▶ **PROMPT**
Only lines with the string "this" matter here; gather them from the material below.

··· RECORDS TO PROCESS

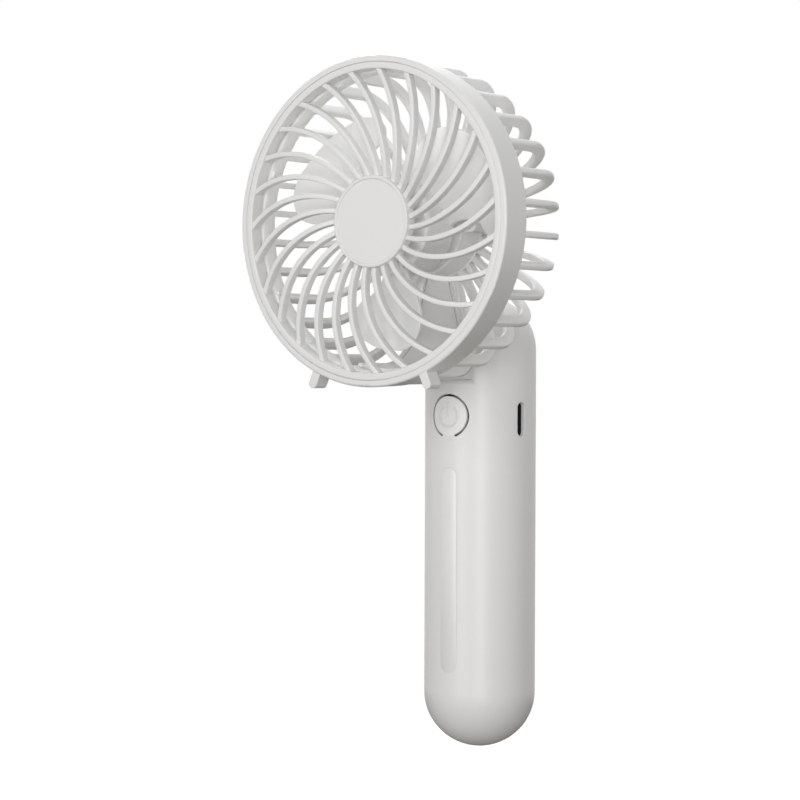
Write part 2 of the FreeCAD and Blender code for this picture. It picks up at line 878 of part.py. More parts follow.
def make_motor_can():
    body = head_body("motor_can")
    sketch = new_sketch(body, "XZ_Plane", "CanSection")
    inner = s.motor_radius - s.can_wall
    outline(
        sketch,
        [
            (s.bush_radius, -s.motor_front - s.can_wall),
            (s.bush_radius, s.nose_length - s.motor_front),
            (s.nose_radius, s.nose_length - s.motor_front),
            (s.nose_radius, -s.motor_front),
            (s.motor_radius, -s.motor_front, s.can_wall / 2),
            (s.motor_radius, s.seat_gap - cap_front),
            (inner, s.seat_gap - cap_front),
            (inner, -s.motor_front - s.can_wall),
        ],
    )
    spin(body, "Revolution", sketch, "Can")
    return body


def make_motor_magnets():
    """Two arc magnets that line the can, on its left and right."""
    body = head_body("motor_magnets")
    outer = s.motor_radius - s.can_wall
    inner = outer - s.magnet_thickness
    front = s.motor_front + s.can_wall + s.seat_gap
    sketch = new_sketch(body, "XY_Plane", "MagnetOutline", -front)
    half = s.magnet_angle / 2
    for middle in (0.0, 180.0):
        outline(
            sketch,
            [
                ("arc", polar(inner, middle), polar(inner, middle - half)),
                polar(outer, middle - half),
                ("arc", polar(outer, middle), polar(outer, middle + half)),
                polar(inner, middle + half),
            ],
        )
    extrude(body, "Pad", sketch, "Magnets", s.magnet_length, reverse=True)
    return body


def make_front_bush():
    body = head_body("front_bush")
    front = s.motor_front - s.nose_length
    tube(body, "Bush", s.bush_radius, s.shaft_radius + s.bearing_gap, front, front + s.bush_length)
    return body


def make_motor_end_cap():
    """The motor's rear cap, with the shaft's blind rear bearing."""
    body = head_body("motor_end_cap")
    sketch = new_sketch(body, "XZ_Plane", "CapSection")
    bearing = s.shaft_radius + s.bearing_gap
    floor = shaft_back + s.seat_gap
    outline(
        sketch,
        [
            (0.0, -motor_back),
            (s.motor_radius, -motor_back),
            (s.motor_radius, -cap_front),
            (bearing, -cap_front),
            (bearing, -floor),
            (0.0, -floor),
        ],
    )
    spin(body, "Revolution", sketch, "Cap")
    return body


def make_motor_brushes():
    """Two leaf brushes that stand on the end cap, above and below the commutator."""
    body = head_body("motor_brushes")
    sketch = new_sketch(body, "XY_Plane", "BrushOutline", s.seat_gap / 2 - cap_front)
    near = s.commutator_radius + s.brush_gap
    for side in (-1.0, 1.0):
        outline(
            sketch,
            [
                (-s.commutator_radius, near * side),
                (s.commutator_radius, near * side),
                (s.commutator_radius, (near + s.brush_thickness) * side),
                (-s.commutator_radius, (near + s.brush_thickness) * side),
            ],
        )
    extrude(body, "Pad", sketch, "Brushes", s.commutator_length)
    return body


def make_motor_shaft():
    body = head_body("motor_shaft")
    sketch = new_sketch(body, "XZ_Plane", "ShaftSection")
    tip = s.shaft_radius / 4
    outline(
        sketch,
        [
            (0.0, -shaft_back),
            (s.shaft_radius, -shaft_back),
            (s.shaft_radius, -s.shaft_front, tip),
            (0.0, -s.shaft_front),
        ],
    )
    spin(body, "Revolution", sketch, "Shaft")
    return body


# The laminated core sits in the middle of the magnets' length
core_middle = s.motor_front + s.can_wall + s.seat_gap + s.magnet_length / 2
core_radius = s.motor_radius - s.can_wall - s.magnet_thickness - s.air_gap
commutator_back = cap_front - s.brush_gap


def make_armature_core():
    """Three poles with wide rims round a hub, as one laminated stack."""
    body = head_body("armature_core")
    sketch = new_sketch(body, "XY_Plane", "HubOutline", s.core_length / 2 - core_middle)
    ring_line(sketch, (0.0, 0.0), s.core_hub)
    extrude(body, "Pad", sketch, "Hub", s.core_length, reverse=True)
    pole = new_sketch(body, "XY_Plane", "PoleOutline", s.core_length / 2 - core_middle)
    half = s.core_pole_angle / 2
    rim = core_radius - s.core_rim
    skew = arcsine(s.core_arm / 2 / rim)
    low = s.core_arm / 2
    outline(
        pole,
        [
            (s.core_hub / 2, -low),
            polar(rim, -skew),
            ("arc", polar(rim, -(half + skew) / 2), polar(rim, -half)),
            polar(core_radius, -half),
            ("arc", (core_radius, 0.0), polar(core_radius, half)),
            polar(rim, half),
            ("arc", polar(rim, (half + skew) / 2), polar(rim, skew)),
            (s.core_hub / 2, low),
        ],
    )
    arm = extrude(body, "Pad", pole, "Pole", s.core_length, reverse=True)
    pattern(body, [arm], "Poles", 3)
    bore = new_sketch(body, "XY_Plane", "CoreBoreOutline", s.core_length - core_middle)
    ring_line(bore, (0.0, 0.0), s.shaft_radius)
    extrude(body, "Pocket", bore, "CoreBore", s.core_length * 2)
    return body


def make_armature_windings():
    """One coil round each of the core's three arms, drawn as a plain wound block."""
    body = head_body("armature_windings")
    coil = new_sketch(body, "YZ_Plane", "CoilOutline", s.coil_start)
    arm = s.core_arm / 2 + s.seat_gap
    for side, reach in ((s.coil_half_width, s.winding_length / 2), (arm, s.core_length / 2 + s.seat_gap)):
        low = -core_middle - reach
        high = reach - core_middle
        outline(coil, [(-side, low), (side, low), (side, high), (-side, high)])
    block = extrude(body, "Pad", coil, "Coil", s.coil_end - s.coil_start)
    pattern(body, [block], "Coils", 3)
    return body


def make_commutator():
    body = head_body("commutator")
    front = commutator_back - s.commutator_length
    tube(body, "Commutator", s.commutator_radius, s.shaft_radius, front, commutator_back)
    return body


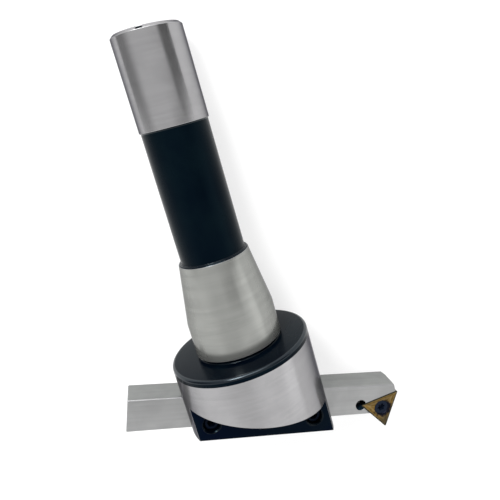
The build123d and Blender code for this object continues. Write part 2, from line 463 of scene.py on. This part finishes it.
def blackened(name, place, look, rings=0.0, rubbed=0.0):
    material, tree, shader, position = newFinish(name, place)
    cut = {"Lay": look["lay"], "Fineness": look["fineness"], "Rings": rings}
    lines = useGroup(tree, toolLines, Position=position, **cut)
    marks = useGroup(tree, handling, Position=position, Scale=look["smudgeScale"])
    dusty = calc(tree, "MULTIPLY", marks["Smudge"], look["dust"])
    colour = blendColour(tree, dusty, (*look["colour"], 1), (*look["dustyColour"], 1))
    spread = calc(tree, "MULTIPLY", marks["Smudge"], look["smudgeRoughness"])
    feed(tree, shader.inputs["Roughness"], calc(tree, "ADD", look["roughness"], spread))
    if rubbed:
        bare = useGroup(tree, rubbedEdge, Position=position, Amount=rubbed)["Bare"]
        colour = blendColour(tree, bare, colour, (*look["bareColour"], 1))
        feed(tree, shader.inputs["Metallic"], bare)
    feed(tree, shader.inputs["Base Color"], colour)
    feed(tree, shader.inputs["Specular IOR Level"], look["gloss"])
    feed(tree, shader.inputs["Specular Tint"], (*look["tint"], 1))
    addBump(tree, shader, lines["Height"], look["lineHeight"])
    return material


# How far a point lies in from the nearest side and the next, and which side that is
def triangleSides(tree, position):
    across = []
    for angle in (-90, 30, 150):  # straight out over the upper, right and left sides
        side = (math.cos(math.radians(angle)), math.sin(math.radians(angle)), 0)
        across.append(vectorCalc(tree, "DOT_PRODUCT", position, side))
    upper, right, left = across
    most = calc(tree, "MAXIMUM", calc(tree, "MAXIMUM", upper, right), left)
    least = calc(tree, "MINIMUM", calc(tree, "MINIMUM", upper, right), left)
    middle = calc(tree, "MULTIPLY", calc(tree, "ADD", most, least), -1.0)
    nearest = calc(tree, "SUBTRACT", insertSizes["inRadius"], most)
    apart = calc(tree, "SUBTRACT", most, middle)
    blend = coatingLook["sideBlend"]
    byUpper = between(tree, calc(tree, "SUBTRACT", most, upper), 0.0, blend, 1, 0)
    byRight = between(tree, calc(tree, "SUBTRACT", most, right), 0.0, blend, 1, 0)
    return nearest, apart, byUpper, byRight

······

▶ **SOLUTION**
Write part 2 of the FreeCAD and Blender code for this picture. It picks up at line 878 of part.py. More parts follow.
The build123d and Blender code for this object continues. Write part 2, from line 463 of scene.py on. This part finishes it.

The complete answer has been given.